Because English is optimized for communicating human intent?

I guess aside from assembly and very low level or highly specified languages aren’t programming languages as well?
In my experience, it's much easier to get just the right level of abstraction for quick reader comprehension in natural English, compared to any programming language.
I have to agree. Unit tests are some of the most helpful things I’ve used whilst refactoring the Libreoffice vcl module. In fact, I’m now at the stage where if I only move a class into a new header I’m writing a test that covers that class.

An example I’m currently working on is:

https://gerrit.libreoffice.org/c/core/+/121403/5/vcl/qa/cppu...

Yup, the rate limiter comments are unhelpful.

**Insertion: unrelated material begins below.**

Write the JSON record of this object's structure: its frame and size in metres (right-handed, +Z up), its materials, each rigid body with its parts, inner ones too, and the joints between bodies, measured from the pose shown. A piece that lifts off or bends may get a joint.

A top level comment explaining the idea is fine (and very useful) but code should largely be self documenting.
Which it often is, but they still wrote a comment, leading to ridiculous stuff along the lines of

> // Returns None is x = 0

if x = 0 { return None }

To me, comments in code are like descriptions in a novel.

I would agree that comments which unnecessarily describe what is to come are bad, in the same way that a novelist should prefer to show, not tell, unless there is a compelling reason for the reader to keep that description in mind as the immediate events unfold.

But to require almost all comments gone in favour of well-named code and external docs feels wrong too, in the same way that one would probably not like to read a book with no chapter headings, no visuals, simply describing the story in a dry (but informative) language, and relying on cliffnotes for actual context.

And if you say code is more like a technical report than a novel, I will disagree. Good code is always a pleasure to read, and typically for similar reasons that a good novel is pleasurable.

Agreed, I think that the code itself should be readable through better names, with the comments being a bonus rather than critical to the understanding of the code.
Exactly. In my opinion, Thinking Forth by Leo Brodie should be required reading for anyone who touches code.